Discussion. Defendant asks the Court to strike “Exhibit A, together with all
references to Exhibit A, as contained in Plaintiff’s arguments in her [Responses in
Opposition.]” [# 21 p. 1] (emphasis in original).
Plaintiff’s Complaint contains allegations that referenced Plaintiff’s Equal
Employment Opportunity Commission (EEOC) Charge and Plaintiff’s EEOC Right to Sue
Letter. [# 10 ¶ 14]. Plaintiff did not attach these documents to her Complaint. In its
Memorandum in Support to its Second Motion to Dismiss, Defendant included Plaintiff’s
Original EEOC Charge dated April 4, 2016. [# 8 Ex. 2]. In her Response in Opposition,
Plaintiff included her Amended EEOC Charge dated July 12, 2016. [# 16 Ex. 1].
It appears that Defendant included Plaintiff’s Original EEOC Charge to bolster its
argument that Plaintiff failed to exhaust her administrative remedies. It is not clear to the
Court why or how Defendant was unable to locate Plaintiff’s Amended EEOC Charge. It
is further unclear to the Court why it should allow Defendant to include the Original EEOC
Charge and strike the Amended EEOC Charge. Though not explicitly stated, the Court
finds Plaintiff’s inclusion the Amended EEOC Charge is an attempt to give the Court the
operative charge.
Plaintiff’s inclusion of the Amended EEOC Charge is perhaps evidence to counter
Defendant’s 12(b)(1) motion. Or, the Court is also intrigued by Plaintiff’s argument that
the Amended EEOC Charge is an integral and explicitly relied upon document. Phillips v.
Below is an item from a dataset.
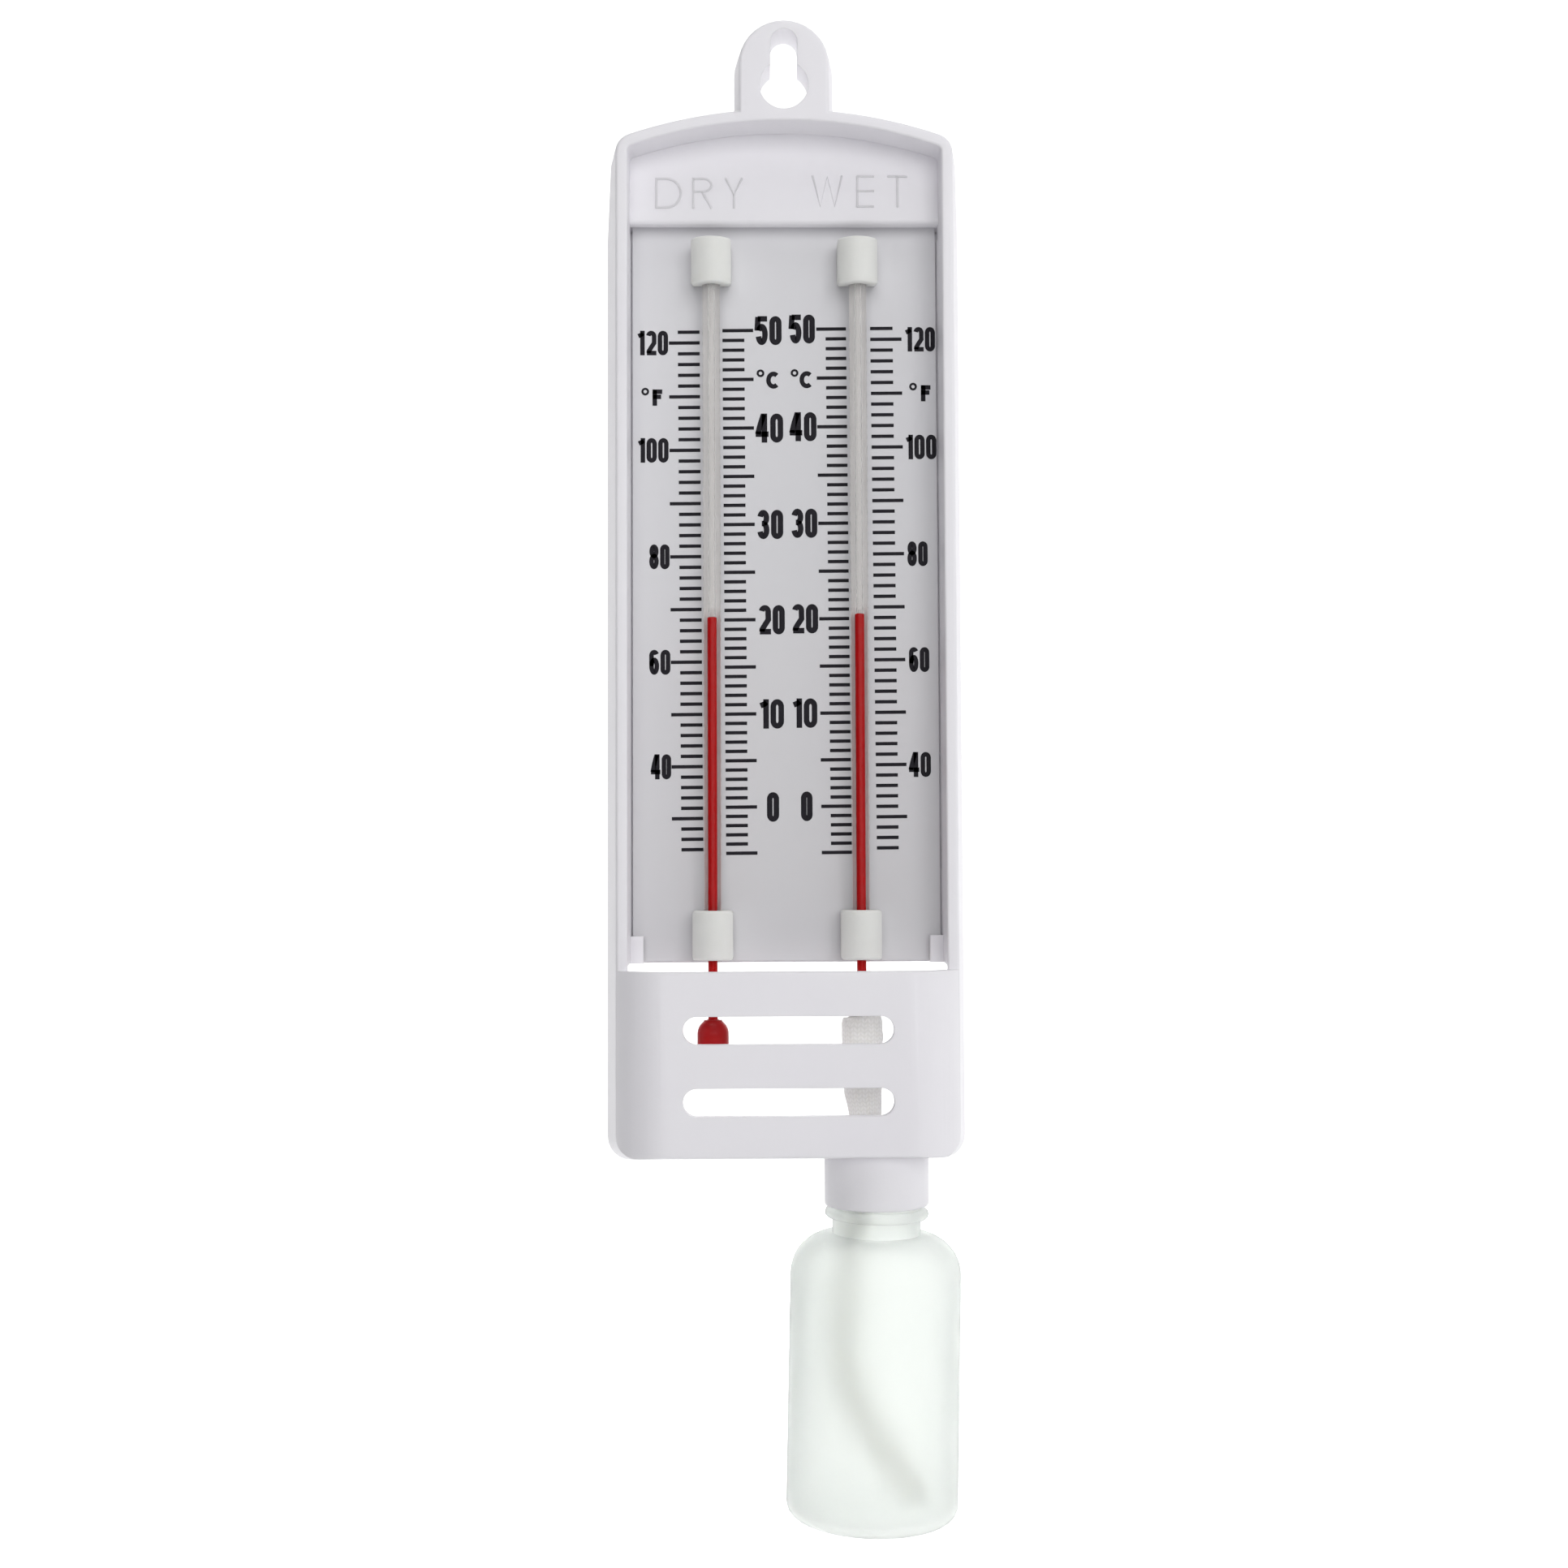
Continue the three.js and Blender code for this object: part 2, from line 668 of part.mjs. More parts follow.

LCI Intern., Inc., 190 F.3d 609, 618 (4th Cir. 1999) (“[A] court may consider [a document
outside the complaint] in determining whether to dismiss the complaint because it was
integral to and explicitly relied on in the complaint and because the plaintiffs do not
challenge its authenticity.”). The question here is whether Defendant met its burden to
strike the Amended EEOC Charge. The Court finds that Defendant has not met its high
burden. While the Court retains the authority to subsequently determine not to consider the
document, that question is for a later day.
ORDER
The Court DENIES the Motion to Strike [# 20].